Net Working Capital Interpretation Checklist

  • Is net working capital positive or negative?
  • Which current asset and current liability accounts drive the result?
  • Did the balance rise or fall versus the prior period?
  • Did accounts receivable, inventory, or accounts payable explain most of the change?
  • Is the account mix comparable across companies with different business models?
  • Does the cash-flow statement confirm or challenge the balance sheet reading?

Related Concepts

Net working capital works best when it is read beside nearby financial statement and liquidity concepts.

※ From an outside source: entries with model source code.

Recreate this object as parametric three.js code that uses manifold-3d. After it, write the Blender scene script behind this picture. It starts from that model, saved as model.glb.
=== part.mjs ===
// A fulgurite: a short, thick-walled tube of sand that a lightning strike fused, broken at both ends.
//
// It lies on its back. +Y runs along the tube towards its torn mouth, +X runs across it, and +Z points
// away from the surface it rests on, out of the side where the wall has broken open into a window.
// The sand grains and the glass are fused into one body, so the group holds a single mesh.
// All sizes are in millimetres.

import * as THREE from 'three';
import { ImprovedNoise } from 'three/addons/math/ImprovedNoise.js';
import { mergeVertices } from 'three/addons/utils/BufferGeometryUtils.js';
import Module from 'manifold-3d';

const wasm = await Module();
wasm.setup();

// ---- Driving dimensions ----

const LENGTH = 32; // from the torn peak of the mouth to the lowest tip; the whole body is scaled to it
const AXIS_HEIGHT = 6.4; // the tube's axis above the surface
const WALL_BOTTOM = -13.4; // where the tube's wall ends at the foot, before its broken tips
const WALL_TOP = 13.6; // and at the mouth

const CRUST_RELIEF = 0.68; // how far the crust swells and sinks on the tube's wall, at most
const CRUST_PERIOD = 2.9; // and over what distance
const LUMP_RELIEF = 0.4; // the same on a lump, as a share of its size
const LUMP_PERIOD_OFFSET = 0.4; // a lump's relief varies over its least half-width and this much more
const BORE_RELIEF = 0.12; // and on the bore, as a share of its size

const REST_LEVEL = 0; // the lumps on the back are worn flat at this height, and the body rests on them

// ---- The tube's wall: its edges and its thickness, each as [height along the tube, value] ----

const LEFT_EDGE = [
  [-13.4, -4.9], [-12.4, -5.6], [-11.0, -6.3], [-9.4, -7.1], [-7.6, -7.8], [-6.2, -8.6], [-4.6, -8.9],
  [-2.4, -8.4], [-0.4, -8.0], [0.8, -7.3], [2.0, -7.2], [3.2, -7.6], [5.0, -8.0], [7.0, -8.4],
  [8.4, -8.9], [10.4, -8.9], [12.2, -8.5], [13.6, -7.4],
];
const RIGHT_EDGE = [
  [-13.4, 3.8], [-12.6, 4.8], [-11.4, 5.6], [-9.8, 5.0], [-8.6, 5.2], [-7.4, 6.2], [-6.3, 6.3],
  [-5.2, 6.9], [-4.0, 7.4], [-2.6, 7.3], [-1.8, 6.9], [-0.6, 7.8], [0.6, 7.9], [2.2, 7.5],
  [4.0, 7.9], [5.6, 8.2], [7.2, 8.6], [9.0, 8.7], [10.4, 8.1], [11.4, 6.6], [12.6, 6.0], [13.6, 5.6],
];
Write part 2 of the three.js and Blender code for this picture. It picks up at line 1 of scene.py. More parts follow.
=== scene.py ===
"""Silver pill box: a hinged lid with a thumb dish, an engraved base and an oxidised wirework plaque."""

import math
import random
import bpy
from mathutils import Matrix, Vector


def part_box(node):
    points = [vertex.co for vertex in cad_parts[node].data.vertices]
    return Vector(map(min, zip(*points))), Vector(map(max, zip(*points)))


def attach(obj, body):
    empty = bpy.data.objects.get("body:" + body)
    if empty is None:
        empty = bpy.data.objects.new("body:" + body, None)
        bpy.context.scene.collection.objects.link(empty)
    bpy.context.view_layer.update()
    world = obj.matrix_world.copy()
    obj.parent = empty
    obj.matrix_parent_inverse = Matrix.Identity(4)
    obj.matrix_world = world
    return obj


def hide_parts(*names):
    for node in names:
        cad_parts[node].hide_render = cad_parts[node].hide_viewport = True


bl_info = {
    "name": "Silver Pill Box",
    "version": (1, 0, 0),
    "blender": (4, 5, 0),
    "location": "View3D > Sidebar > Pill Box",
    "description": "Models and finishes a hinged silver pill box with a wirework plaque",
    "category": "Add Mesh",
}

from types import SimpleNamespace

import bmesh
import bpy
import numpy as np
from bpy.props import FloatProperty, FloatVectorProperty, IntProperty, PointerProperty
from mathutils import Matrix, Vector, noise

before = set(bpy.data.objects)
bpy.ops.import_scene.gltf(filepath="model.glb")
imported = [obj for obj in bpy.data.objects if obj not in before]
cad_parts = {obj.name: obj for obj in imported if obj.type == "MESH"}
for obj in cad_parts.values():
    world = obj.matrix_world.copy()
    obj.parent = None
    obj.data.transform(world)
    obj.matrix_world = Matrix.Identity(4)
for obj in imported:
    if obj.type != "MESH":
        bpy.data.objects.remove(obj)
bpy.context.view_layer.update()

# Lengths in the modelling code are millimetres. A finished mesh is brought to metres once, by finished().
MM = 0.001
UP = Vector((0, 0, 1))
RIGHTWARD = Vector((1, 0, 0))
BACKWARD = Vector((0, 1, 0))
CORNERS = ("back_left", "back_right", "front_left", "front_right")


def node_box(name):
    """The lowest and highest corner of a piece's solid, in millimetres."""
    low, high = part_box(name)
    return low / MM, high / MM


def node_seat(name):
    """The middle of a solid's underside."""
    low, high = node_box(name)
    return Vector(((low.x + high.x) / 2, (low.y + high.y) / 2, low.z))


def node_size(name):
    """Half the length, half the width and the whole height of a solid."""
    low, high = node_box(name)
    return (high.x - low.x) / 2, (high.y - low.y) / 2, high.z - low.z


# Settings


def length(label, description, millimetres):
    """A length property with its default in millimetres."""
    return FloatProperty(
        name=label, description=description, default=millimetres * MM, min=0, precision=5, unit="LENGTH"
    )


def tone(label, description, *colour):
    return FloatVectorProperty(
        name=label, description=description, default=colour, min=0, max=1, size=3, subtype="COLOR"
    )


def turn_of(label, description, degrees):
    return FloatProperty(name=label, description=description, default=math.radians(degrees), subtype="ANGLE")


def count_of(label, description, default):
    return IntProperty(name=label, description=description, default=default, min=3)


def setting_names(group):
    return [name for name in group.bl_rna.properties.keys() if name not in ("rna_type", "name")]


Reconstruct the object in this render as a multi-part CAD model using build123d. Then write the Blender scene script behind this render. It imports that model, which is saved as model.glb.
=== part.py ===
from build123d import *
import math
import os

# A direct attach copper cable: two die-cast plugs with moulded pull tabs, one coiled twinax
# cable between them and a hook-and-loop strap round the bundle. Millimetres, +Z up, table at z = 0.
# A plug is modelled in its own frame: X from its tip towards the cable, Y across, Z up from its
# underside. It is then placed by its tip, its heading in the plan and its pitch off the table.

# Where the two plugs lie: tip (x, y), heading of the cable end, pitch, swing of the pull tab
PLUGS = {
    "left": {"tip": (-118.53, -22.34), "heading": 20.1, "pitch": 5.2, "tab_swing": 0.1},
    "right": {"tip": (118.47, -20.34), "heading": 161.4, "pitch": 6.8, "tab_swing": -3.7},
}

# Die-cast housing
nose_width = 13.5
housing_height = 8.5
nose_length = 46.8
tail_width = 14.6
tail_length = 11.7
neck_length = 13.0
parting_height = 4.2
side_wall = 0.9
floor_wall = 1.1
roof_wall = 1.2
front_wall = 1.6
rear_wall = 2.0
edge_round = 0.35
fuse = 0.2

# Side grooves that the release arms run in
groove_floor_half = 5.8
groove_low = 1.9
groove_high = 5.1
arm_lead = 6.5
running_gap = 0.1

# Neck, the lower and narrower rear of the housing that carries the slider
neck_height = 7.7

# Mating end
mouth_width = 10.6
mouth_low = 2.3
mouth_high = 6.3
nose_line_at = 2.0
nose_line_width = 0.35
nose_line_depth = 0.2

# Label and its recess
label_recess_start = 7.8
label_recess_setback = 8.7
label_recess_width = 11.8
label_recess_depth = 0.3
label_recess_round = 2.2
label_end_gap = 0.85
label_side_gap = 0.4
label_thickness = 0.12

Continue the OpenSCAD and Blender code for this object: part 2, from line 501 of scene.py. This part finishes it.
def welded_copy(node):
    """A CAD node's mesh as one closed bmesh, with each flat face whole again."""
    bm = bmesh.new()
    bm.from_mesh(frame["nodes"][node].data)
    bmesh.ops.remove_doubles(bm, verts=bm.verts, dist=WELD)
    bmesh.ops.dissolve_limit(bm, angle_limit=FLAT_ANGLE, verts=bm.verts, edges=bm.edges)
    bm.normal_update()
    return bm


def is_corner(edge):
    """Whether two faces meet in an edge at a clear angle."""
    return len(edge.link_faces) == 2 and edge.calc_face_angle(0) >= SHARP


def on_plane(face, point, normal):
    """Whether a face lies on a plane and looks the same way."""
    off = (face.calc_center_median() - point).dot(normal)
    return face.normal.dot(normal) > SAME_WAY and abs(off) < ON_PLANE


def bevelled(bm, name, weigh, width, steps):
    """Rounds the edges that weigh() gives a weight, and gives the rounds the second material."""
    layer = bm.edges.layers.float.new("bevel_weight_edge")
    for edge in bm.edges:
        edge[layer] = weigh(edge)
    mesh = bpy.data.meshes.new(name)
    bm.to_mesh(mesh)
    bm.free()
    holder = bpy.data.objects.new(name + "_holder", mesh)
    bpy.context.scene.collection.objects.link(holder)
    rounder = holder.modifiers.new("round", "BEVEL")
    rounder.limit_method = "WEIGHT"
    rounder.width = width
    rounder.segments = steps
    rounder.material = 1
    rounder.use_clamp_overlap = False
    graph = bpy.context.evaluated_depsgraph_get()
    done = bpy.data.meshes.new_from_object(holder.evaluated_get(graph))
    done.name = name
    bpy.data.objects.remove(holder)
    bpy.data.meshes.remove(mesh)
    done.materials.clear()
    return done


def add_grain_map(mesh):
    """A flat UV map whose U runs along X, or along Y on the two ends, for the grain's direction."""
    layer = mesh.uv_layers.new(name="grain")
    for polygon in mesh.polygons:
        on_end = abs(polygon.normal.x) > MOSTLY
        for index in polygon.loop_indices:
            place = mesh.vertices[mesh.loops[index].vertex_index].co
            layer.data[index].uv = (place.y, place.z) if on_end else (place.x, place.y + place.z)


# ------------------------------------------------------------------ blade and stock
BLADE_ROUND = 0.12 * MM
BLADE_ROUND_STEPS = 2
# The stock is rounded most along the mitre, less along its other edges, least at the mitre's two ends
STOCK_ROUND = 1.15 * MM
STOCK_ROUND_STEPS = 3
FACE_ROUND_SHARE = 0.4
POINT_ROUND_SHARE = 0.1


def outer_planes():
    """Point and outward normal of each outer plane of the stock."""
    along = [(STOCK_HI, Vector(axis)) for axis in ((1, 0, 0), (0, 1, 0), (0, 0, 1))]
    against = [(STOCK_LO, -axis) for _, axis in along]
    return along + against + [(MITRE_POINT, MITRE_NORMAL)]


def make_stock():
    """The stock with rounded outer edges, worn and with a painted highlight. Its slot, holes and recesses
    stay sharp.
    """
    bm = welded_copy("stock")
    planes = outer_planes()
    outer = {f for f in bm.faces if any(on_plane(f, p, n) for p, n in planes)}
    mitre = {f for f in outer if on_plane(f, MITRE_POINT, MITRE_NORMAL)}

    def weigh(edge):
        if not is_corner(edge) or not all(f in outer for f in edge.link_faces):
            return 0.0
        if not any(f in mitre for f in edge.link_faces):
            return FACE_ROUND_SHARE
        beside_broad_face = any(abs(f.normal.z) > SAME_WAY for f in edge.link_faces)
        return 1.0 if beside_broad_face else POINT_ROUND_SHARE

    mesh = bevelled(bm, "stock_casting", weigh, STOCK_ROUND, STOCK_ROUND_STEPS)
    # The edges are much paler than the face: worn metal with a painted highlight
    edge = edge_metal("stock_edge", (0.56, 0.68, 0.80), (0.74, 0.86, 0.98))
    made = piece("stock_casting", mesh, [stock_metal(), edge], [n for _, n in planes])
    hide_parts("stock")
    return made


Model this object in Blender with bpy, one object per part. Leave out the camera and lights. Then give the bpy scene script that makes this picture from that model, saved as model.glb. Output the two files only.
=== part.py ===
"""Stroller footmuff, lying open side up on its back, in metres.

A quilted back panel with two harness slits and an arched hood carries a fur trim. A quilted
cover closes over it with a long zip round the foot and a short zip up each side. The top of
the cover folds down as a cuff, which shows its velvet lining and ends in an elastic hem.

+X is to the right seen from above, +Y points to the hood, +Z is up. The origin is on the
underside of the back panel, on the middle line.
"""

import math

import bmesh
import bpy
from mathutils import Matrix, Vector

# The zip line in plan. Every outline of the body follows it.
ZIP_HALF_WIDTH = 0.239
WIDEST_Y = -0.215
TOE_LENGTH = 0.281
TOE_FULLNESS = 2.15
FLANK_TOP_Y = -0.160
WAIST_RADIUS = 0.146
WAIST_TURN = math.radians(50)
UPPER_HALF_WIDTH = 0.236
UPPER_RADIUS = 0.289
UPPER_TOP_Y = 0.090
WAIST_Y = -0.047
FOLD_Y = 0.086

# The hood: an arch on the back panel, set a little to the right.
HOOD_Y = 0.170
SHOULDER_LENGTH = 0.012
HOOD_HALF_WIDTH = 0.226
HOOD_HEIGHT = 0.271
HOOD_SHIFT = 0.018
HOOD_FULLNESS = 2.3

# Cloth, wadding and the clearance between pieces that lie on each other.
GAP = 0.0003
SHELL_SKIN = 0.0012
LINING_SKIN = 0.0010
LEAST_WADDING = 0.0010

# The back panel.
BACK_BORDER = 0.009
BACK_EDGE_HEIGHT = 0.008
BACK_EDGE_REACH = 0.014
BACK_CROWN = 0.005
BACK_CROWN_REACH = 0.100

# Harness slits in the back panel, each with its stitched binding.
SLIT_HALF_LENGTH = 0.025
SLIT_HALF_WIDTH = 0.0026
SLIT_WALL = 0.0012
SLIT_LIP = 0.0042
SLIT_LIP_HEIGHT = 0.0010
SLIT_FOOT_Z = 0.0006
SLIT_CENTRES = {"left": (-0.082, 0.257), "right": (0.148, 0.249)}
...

Concept Use it for How it differs from net working capital
Balance sheet Finding current assets, current liabilities, debt, equity, and asset structure Net working capital is calculated from selected current sections of the statement.
Current ratio Comparing current assets with current liabilities as a ratio Net working capital gives a dollar amount, while the ratio gives proportional coverage.
Cash conversion cycle Reading how inventory, receivables, and payables affect operating timing Net working capital gives a balance; the cycle focuses on timing and efficiency.

FAQ

Is net working capital the same as working capital?

In many finance contexts, net working capital and working capital are used to mean current assets minus current liabilities. Some analysis uses narrower operating definitions, so the included accounts should be checked before comparing companies.

Is negative net working capital always bad?

No. Negative net working capital can signal pressure, especially when near-term liabilities exceed liquid assets. It can also be normal for some business models that collect cash before paying suppliers. The account mix and business model determine the interpretation.

How does net working capital affect cash flow?

Increases in receivables or inventory usually use cash, while increases in accounts payable usually provide cash. The cash-flow effect depends on which account changed and why it changed.